**RECORDS PROVIDED**
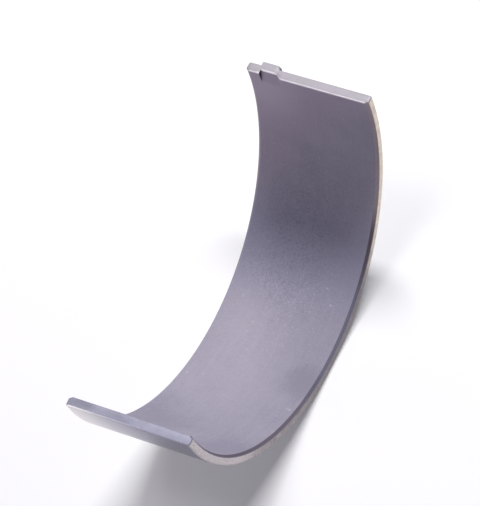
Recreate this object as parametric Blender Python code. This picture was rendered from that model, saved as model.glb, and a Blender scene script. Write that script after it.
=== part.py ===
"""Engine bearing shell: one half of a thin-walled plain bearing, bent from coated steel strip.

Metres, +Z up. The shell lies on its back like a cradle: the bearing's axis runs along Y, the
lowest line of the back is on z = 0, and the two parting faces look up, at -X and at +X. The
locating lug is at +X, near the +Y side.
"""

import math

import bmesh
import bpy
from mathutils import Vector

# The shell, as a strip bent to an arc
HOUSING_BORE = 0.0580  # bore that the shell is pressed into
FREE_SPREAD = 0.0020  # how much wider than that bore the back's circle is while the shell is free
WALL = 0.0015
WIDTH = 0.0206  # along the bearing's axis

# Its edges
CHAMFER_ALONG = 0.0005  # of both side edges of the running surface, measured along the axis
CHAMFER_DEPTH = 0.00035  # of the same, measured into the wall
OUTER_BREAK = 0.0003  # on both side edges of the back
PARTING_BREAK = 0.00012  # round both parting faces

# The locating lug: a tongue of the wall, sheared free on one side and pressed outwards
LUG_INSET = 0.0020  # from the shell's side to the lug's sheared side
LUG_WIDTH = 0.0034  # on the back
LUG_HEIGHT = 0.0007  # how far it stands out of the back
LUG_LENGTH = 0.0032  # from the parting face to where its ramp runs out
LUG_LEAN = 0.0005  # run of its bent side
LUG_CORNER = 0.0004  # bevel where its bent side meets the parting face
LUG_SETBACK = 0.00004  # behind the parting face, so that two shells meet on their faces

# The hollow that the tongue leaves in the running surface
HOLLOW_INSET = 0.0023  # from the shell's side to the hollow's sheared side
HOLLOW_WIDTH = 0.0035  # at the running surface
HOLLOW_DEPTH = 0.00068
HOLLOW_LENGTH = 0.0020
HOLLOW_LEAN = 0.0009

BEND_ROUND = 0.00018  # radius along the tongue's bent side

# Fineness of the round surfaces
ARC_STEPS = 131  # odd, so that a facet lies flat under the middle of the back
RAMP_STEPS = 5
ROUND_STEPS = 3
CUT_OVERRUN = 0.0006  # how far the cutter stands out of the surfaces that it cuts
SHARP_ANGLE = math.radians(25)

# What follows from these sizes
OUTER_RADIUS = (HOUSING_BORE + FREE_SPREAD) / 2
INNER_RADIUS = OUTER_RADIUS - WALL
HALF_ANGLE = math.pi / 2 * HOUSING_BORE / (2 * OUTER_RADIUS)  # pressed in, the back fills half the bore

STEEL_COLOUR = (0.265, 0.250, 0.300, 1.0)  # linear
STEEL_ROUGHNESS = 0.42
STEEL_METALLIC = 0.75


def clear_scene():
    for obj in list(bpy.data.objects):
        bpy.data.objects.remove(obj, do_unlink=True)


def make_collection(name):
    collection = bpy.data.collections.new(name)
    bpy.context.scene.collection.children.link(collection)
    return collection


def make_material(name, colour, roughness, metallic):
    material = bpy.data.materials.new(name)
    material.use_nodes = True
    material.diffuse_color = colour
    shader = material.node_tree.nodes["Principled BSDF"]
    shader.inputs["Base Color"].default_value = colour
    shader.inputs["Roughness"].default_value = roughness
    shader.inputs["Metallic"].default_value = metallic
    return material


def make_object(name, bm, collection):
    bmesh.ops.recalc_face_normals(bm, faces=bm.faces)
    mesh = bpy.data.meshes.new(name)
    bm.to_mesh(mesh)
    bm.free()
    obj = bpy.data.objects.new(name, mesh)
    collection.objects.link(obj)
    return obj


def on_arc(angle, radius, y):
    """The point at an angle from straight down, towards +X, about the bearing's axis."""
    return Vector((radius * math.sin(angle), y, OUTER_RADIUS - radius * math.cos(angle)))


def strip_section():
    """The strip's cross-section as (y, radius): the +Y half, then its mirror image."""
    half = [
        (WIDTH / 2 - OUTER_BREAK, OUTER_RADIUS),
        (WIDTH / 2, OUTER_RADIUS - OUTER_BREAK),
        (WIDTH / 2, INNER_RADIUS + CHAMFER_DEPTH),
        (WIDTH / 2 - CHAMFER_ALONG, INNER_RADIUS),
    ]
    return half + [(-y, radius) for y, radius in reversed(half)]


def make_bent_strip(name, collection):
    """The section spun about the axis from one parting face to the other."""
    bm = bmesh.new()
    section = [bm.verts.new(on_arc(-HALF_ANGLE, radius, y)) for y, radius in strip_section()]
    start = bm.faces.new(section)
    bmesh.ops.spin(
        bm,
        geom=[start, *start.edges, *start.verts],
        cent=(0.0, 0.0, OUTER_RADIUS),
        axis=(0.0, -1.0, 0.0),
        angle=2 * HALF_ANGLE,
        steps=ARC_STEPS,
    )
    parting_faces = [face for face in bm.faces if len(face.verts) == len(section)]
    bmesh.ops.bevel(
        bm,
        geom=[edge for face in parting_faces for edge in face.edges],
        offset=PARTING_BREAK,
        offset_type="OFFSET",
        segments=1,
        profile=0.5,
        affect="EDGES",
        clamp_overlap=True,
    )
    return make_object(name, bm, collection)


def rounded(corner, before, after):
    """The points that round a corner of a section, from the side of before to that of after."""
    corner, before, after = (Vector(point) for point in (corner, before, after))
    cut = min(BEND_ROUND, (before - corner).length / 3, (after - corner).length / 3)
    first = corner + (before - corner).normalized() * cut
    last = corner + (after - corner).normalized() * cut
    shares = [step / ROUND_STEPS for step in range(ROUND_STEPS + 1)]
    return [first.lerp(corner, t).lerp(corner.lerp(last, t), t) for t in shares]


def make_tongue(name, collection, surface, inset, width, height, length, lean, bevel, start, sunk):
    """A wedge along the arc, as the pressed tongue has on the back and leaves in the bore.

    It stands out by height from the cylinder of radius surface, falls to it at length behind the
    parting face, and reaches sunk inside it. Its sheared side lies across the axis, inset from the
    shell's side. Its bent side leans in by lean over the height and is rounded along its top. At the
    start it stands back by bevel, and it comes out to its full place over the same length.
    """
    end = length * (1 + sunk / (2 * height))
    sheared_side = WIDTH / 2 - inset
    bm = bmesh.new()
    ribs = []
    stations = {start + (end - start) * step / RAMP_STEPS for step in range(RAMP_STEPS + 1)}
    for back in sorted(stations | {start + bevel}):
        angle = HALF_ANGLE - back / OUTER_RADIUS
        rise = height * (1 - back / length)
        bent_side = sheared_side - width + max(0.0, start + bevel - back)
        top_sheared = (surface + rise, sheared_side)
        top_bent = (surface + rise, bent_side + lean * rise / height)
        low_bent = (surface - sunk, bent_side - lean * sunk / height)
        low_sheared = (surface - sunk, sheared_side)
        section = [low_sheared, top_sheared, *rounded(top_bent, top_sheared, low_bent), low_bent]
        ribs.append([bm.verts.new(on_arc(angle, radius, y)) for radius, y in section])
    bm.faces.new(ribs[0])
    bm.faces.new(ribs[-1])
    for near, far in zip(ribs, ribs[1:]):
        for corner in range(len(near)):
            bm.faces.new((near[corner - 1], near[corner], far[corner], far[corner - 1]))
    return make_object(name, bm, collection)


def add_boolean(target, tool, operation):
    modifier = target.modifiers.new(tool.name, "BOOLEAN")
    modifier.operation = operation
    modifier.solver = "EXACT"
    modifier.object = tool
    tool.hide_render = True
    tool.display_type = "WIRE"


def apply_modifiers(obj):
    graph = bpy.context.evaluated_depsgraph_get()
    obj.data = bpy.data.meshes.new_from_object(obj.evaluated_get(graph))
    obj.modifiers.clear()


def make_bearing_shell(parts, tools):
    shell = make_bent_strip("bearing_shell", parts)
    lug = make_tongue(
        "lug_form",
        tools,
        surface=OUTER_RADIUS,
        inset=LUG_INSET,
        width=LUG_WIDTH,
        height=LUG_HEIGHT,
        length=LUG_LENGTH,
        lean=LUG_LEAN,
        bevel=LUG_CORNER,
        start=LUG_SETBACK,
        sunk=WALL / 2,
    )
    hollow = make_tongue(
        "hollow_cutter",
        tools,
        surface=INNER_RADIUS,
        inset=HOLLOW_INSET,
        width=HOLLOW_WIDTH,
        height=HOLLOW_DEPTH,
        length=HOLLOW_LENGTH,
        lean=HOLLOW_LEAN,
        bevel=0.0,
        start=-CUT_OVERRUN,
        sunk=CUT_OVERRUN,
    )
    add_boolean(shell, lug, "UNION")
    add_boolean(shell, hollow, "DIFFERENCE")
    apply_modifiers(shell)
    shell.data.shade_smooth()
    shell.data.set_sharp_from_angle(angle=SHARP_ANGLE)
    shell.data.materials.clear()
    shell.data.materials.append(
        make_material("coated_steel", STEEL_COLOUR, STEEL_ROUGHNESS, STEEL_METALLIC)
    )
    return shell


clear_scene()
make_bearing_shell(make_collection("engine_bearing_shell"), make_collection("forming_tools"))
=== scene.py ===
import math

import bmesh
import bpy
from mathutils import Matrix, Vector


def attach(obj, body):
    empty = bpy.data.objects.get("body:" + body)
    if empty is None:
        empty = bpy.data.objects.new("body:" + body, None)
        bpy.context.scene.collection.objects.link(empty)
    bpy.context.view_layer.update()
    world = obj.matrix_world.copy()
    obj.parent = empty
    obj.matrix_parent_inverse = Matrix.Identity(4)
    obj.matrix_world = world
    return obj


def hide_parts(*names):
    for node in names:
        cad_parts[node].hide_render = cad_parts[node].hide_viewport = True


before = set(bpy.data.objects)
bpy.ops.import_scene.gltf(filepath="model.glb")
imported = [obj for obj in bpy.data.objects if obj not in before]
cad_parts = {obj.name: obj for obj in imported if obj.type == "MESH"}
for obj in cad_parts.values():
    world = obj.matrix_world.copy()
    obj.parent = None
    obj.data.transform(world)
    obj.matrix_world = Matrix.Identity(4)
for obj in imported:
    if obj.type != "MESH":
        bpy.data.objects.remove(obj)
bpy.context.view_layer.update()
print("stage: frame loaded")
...
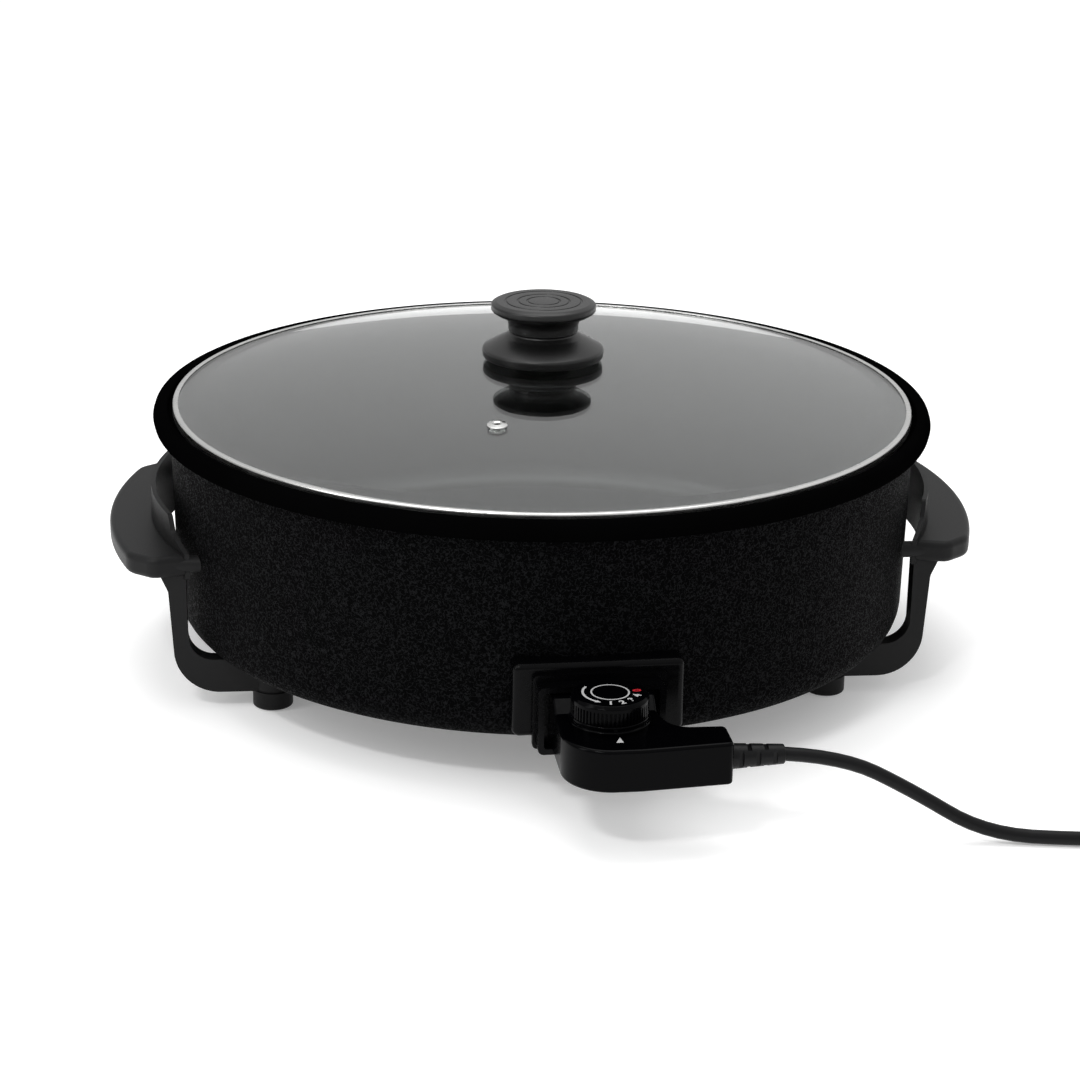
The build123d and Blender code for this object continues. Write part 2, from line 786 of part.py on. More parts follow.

**SHORT TASK**
Go through the material above and output exactly the lines from the one containing "Recreate this object" through the one containing "WIDTH = 0.0206".

**SOLUTION TO THIS TASK**
Recreate this object as parametric Blender Python code. This picture was rendered from that model, saved as model.glb, and a Blender scene script. Write that script after it.
=== part.py ===
"""Engine bearing shell: one half of a thin-walled plain bearing, bent from coated steel strip.

Metres, +Z up. The shell lies on its back like a cradle: the bearing's axis runs along Y, the
lowest line of the back is on z = 0, and the two parting faces look up, at -X and at +X. The
locating lug is at +X, near the +Y side.
"""

import math

import bmesh
import bpy
from mathutils import Vector

# The shell, as a strip bent to an arc
HOUSING_BORE = 0.0580  # bore that the shell is pressed into
FREE_SPREAD = 0.0020  # how much wider than that bore the back's circle is while the shell is free
WALL = 0.0015
WIDTH = 0.0206  # along the bearing's axis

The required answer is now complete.